Prompted by my mother's offer to get me a good sewing machine, I began researching for a new sewing machine. OMG! That's when I woke up. The sewing machines have evolved while I was out of the Land of Sewing. I didn't know they come computerized these days. I also learned the value of all metal vintage machines.

I eventually set my heart on Bernina 1230.

Guess where I found mine? A Japanese auction site. I ended up finding one sold by a sewing machine tech who shipped it to my mother's in Osaka, Japan.

When the package arrived at my mother's, she opened it (amazingly carefully and meticulously packaged - kinda Japanese way), played with  test drove it. She immediately fell in love with it, and contacted the seller right away, asking if there was another one!!  She already had a couple of mechanical machines, but she was SO IMPRESSED that she bought one for her right away although she knew she was going to be visiting me in Seattle for a month and wouldn't be able to 'play with' her machine in Japan for a while.

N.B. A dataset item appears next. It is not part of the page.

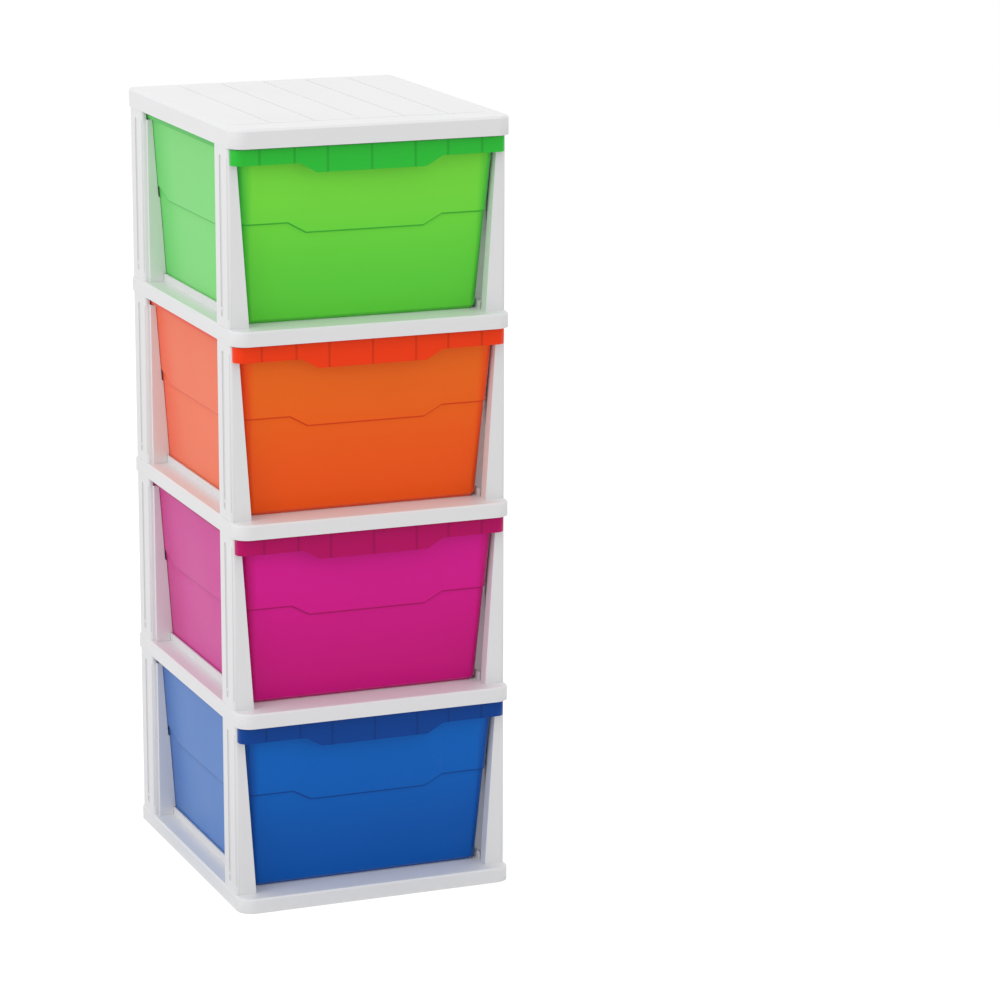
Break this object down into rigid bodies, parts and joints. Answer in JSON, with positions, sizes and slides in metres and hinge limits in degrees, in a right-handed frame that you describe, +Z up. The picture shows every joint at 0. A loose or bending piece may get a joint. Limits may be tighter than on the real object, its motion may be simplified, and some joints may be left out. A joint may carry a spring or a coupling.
{
  "type": "plastic drawer tower",
  "caption": "Tall plastic drawer tower with translucent coloured drawers that slide out of a white frame of shelves and corner posts.",
  "frame": {"origin": "middle of the base's underside, on the floor", "axes": "+Z up, X along the width, -Y to the front, where the drawers open"},
  "size_m": [0.385, 0.456, 1.045],
  "materials": {
    "white_plastic": "satin moulded polypropylene, opaque white",
    "blue_plastic": "translucent moulded polypropylene",
    "magenta_plastic": "translucent moulded polypropylene",
    "orange_plastic": "translucent moulded polypropylene",
    "green_plastic": "translucent moulded polypropylene"
  },
  "bodies": {
    "root": {"base_frame": "white_plastic", "shelf_1": "white_plastic", "shelf_2": "white_plastic", "shelf_3": "white_plastic", "top_panel": "white_plastic", "post_front_left_1": "white_plastic", "post_front_left_2": "white_plastic", "post_front_left_3": "white_plastic", "post_front_left_4": "white_plastic", "post_front_right_1": "white_plastic", "post_front_right_2": "white_plastic", "post_front_right_3": "white_plastic", "post_front_right_4": "white_plastic", "post_rear_left_1": "white_plastic", "post_rear_left_2": "white_plastic", "post_rear_left_3": "white_plastic", "post_rear_left_4": "white_plastic", "post_rear_right_1": "white_plastic", "post_rear_right_2": "white_plastic", "post_rear_right_3": "white_plastic", "post_rear_right_4": "white_plastic", "back_panel_1": "white_plastic", "back_panel_2": "white_plastic", "back_panel_3": "white_plastic", "back_panel_4": "white_plastic"},
    "drawer_1_body": {"drawer_1": "blue_plastic"},
    "drawer_2_body": {"drawer_2": "magenta_plastic"},
    "drawer_3_body": {"drawer_3": "orange_plastic"},
    "drawer_4_body": {"drawer_4": "green_plastic"}
  },
  "joints": [
    {"name": "drawer_1_slide", "type": "slide", "parent": "root", "child": "drawer_1_body", "axis": [0, -1, 0], "range_m": [0, 0.3]},
    {"name": "drawer_2_slide", "type": "slide", "parent": "root", "child": "drawer_2_body", "axis": [0, -1, 0], "range_m": [0, 0.3]},
    {"name": "drawer_3_slide", "type": "slide", "parent": "root", "child": "drawer_3_body", "axis": [0, -1, 0], "range_m": [0, 0.3]},
    {"name": "drawer_4_slide", "type": "slide", "parent": "root", "child": "drawer_4_body", "axis": [0, -1, 0], "range_m": [0, 0.3]}
  ]
}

Hahaha!

She repacked my machine, and brought it over with her on her flight from Osaka, Japan, to Seattle!  My very heavy Bernina 1230 was hand-delivered by my mother. Bless her heart!

Here is my mother, Tamiko.

One of the best birthday presents EVER. This has quickly become my main machine. So reliable, so quiet, so considerate. I love all of my vintage machines and I do use them. But I go to my Bernina 1230 when I make garments. Just so smooth and reliable. 

Look at that big foot controller.  Love it.

What do you think? Machines of this age, early computerized sewing machine. The machine is nearly 30 years old. Is it too new to be called "vintage"?  Well, it's computerized..... so it isn't so vintage? Do you consider them "vintage", or just "older"?

One other thing. A strange thing but I'm not feeling any name for her yet. Unlike my other vintage machines, for this one, a name hasn't come to me. Is this a all-metal vintage machine vs. modern computerized machine thing? I feel a different kind of connection with her. Thoughts?